◆ **DIRECTIONS**: Repeat exactly and only the lines from the line containing "287 of scene.py. This part finishes it." through the line containing "return start *", both included.

***** EXCERPTED RECORDS

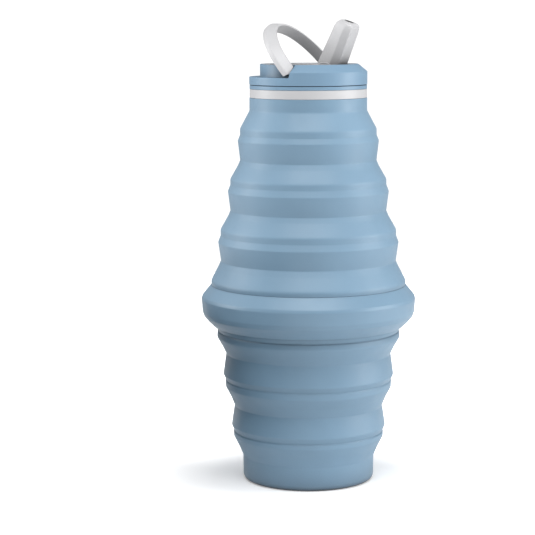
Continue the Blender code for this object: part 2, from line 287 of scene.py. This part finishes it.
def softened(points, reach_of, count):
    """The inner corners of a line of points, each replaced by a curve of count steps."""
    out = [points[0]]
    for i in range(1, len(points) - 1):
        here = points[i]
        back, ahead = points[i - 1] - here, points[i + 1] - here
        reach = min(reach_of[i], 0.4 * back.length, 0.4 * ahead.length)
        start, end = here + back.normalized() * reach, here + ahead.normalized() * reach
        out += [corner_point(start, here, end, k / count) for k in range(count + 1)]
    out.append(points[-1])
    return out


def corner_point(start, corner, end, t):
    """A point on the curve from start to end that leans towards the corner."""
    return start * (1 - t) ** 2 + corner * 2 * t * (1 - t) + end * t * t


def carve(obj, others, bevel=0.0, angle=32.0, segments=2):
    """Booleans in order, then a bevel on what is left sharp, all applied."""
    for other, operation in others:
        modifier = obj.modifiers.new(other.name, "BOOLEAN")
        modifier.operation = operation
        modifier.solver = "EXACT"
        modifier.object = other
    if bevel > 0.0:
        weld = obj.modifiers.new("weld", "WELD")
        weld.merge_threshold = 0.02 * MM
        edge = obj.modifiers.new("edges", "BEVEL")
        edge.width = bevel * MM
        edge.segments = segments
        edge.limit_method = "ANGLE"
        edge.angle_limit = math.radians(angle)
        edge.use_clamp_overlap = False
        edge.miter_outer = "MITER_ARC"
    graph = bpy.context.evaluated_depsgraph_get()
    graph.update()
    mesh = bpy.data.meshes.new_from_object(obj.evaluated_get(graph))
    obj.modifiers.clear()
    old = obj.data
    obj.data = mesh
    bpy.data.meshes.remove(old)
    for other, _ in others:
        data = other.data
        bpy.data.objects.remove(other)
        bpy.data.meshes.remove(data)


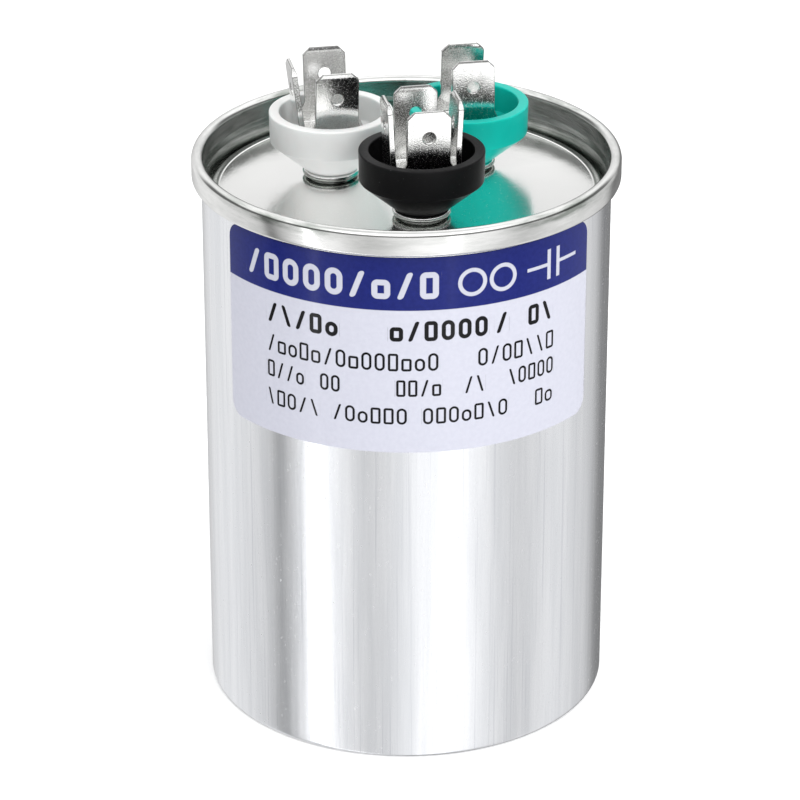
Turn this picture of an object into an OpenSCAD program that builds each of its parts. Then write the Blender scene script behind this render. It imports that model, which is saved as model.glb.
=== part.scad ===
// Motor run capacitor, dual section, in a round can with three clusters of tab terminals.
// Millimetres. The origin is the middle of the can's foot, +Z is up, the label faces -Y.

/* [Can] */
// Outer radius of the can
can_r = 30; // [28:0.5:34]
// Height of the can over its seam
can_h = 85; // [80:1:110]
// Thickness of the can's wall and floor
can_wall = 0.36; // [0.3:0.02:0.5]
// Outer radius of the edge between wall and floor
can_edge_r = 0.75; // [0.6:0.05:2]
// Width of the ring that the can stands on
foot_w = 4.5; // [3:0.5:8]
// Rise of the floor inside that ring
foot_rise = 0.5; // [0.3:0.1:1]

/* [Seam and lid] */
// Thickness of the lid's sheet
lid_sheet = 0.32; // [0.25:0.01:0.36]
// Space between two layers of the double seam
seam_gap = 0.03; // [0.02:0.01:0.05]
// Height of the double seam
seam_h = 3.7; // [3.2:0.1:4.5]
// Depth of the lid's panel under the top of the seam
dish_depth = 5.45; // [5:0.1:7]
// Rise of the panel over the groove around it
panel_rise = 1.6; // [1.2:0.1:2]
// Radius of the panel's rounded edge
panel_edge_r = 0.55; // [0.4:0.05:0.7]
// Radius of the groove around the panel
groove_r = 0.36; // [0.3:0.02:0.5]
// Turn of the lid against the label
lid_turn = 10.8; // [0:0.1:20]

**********
***** EXCERPTED RECORDS

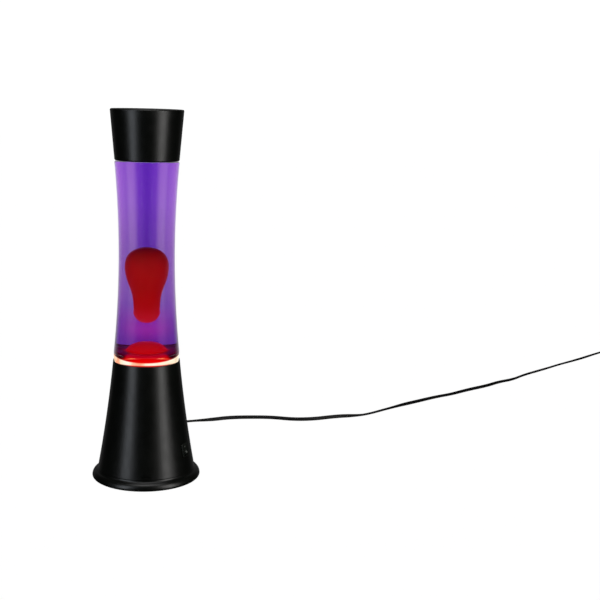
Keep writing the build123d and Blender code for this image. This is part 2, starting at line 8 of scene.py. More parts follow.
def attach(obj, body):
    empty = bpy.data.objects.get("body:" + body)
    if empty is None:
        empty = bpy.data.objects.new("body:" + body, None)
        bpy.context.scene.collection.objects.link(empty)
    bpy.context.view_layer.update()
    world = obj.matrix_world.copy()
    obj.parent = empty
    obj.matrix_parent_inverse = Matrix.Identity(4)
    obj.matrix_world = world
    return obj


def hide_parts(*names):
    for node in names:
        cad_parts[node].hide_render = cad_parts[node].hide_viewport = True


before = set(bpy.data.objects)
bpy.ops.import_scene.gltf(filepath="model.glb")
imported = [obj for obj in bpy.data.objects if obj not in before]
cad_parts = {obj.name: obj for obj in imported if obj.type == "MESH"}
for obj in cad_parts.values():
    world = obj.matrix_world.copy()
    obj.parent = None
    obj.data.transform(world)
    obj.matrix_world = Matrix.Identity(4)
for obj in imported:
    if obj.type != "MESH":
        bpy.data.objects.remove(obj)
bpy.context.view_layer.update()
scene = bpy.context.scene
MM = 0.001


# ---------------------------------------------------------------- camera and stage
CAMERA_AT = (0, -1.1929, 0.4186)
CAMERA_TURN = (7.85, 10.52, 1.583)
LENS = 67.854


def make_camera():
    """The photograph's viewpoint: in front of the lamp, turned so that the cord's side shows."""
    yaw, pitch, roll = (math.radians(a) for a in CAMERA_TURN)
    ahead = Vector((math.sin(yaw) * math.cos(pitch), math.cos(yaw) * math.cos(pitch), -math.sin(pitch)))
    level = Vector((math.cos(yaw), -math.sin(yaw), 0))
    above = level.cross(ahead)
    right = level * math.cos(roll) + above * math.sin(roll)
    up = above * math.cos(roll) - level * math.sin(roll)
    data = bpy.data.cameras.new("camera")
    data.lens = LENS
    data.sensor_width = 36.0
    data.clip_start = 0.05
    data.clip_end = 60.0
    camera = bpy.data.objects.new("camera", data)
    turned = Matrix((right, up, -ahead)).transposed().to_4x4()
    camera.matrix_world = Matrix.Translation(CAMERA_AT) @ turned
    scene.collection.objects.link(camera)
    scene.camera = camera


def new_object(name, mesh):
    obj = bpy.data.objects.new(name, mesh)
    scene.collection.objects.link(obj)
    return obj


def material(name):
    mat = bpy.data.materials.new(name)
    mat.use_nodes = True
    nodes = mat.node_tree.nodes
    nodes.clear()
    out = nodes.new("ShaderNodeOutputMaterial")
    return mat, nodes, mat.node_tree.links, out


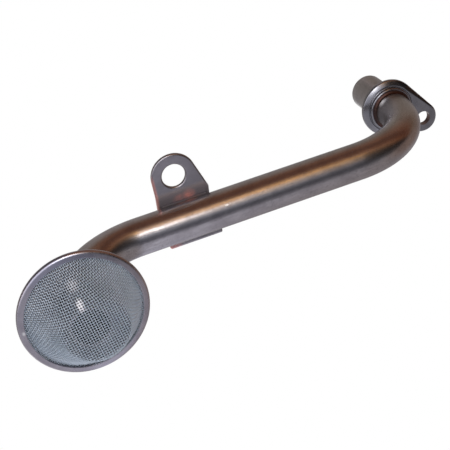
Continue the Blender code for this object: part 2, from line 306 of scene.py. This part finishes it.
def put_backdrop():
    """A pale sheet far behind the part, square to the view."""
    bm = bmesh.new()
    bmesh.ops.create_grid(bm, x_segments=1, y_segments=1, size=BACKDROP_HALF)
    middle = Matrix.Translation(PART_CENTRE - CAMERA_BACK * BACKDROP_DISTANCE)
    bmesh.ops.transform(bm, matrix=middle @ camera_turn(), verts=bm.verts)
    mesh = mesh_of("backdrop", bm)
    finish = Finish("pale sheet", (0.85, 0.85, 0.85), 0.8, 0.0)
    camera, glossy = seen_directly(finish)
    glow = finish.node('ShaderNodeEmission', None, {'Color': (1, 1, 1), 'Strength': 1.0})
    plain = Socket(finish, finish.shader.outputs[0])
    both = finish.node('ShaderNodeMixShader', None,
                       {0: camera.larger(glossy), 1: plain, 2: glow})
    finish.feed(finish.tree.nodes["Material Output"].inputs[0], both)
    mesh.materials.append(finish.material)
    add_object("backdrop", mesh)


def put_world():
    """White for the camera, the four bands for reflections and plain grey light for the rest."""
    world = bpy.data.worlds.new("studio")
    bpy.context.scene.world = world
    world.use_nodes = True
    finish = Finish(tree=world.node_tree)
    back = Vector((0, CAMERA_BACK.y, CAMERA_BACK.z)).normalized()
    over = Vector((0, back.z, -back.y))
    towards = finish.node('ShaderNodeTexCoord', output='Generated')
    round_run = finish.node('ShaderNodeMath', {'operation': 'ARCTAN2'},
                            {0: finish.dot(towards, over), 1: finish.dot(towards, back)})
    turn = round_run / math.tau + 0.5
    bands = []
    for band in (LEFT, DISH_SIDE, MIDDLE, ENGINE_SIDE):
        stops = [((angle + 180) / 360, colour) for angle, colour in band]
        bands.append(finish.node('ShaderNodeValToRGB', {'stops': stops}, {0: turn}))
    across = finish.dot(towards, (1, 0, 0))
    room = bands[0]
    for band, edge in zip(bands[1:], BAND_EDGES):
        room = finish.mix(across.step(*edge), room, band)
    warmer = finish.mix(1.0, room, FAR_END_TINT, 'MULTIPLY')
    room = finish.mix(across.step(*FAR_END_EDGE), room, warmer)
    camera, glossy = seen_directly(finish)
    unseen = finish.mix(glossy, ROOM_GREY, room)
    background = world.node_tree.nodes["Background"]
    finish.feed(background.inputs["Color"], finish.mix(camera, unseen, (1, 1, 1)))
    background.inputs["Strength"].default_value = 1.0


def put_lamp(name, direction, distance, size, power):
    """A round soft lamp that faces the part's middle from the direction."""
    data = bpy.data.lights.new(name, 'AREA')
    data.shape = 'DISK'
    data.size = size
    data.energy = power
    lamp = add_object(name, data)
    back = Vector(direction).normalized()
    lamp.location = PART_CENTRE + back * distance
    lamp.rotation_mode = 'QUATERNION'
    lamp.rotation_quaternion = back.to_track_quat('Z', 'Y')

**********
***** EXCERPTED RECORDS

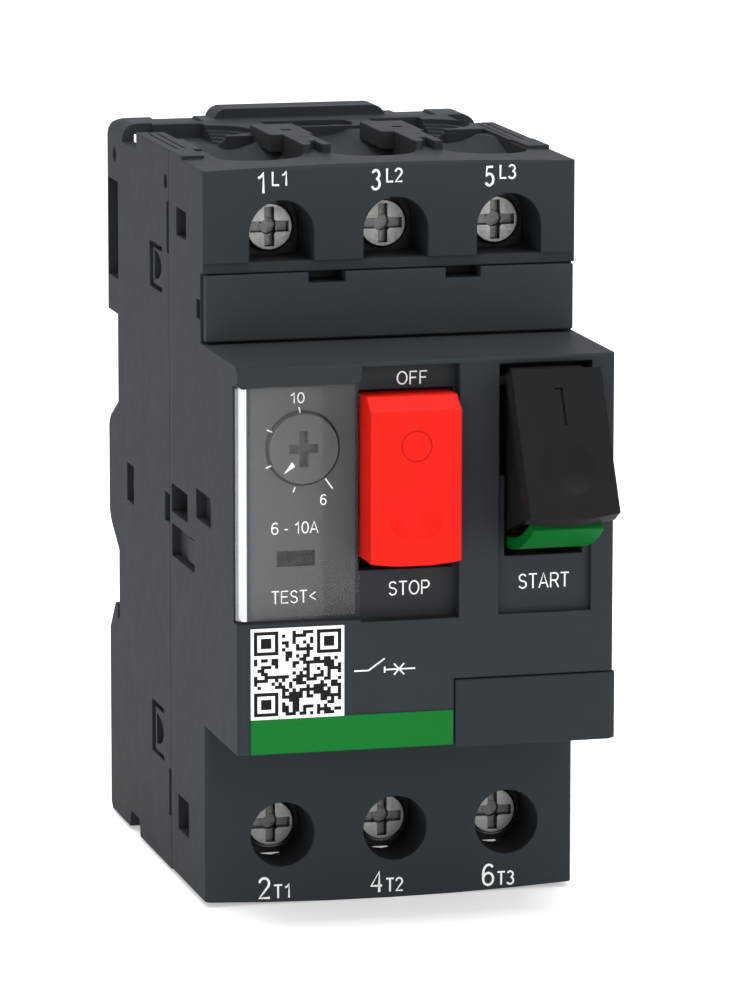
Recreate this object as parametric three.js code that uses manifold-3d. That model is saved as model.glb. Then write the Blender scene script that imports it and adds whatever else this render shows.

**********

◆ **RESPONSE TO THE EXERCISE**:
Continue the Blender code for this object: part 2, from line 287 of scene.py. This part finishes it.
def softened(points, reach_of, count):
    """The inner corners of a line of points, each replaced by a curve of count steps."""
    out = [points[0]]
    for i in range(1, len(points) - 1):
        here = points[i]
        back, ahead = points[i - 1] - here, points[i + 1] - here
        reach = min(reach_of[i], 0.4 * back.length, 0.4 * ahead.length)
        start, end = here + back.normalized() * reach, here + ahead.normalized() * reach
        out += [corner_point(start, here, end, k / count) for k in range(count + 1)]
    out.append(points[-1])
    return out


def corner_point(start, corner, end, t):
    """A point on the curve from start to end that leans towards the corner."""
    return start * (1 - t) ** 2 + corner * 2 * t * (1 - t) + end * t * t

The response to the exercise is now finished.